A low point for this Government was when Stephen Timms turned up at the Global Peace and Unity Event, organised by convicted terrorist, Mohammed Ali, and stood on a platform that had hosted Holocaust deniers, 9/11 Troofers, supporters of terrorism and the assassination of Salman Rushdie, and gave the following speech:

“When parts of our society are so deeply secular, so hostile to the acknowledgment of God, I want today to express appreciation and thanks to Muslims in Britain for insisting on faith,” said the Minister for Business and Labour MP for East Ham at the Global Peace and Unity Event organized by Islam Channel last week.

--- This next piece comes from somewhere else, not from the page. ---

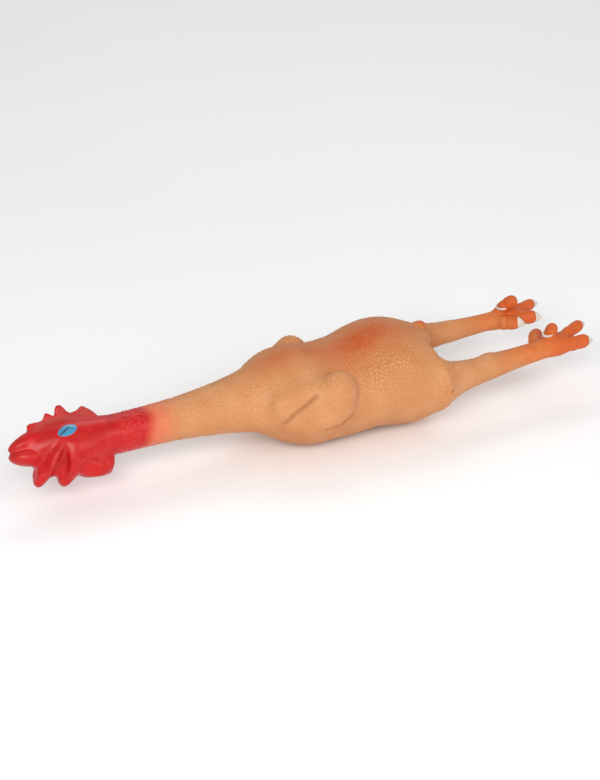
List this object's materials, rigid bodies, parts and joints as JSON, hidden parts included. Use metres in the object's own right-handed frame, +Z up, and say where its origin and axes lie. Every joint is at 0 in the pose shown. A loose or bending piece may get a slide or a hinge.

“(I want to thank Muslims) for helping put faith back today at the centre of Britain’s national life and debate in a way that it wasn’t for a very long time. You are part of the reason for that change, and I warmly welcome it,” he added.

“We need more people taking up politics from the starting point of faith. Because faith is the source of decent values (like) honesty, commitment to family, generosity, support for peace,” Timms said. “(We need such) decent values which the Muslim community shows in abundance.”

“Those are the very values which we need in our politics, and which this event can help us to promote,” he added.

What a betrayal of liberals and democrats that moment was. When Stephen Timms failed to confront the bigots and extremists I was ashamed to be a Labour Party member; particularly when the Tory’s Dominic Grieve actually did take them on.

If Hazel Blears’ new policy means that Timms’ disgraceful conduct will not be repeated, then this is very good news. If, however, what it will mean in practice is that the likes of Stephen Timms will be able to use the figleaf of Contest 2 – “I’m building bridges to combat violent extremism” –  to justify their hobnobbing with advocates of jihad and repression, then I’m dispirited. We’ll see.

Secondly, we shouldn’t forget that the only reason that the Government is even considering ‘engaging’ with non-violent extremists, is because we’ve very very frightened of violent extremists. Nasty and previously marginal Islamists – supporters of jihad abroad but not in the United Kingdom – have had the Government’s ear, because there are some who are convinced that by treating with them, we can forestall terrorism. In other words, the close ideological cousins – and often associates of – violent extremists are the political beneficiaries of jihadism.

Finally, we must not fool ourselves. There is no clear dividing line between so called “non-violent” extremists and those who preach violence in the United Kingdom. Think of the writings of Azad Ali – the “non violent” extremist par excellence, who a member of the “non violent” Islamic Forum Europe who operate out of that citadel of “non violent” extremism, the East London Mosque/London Muslim Centre.

Britain’s “non violent” extremists believe  that although jihad against civilians in Britain is not permissible, it is obligatory for Muslims to engage in jihad on the “battlefield”. Here’s the jihadist, Huthaifa Azzam – approvingly quoted by Azad Ali – on the distinction:

“If I saw an American or British man wearing a soldier’s uniform inside Iraq I would kill him because that is my obligation. If I found the same soldier over the border in Jordan I wouldn’t touch him. In Iraq he is a fighter and an occupier, here he is not. This is my religion and I respect this as the main instruction in my religion for jihad.”

The young men who are being encouraged by this ideology to go and fight British soldiers, for the cause of imposing a theocracy on the Afghans, will return home to this country in due course. We cannot stake our security on fine theological judgements about the proper territorial limits of jihad. We cannot rely upon agreements and arrangements between Government ministers and the clerics and political leaders who inspired those young men to volunteer, to keep us from harm.

If this really is a civil war, we should think very carefully about who our friends really are. We should hold them close and give no succour to their enemies.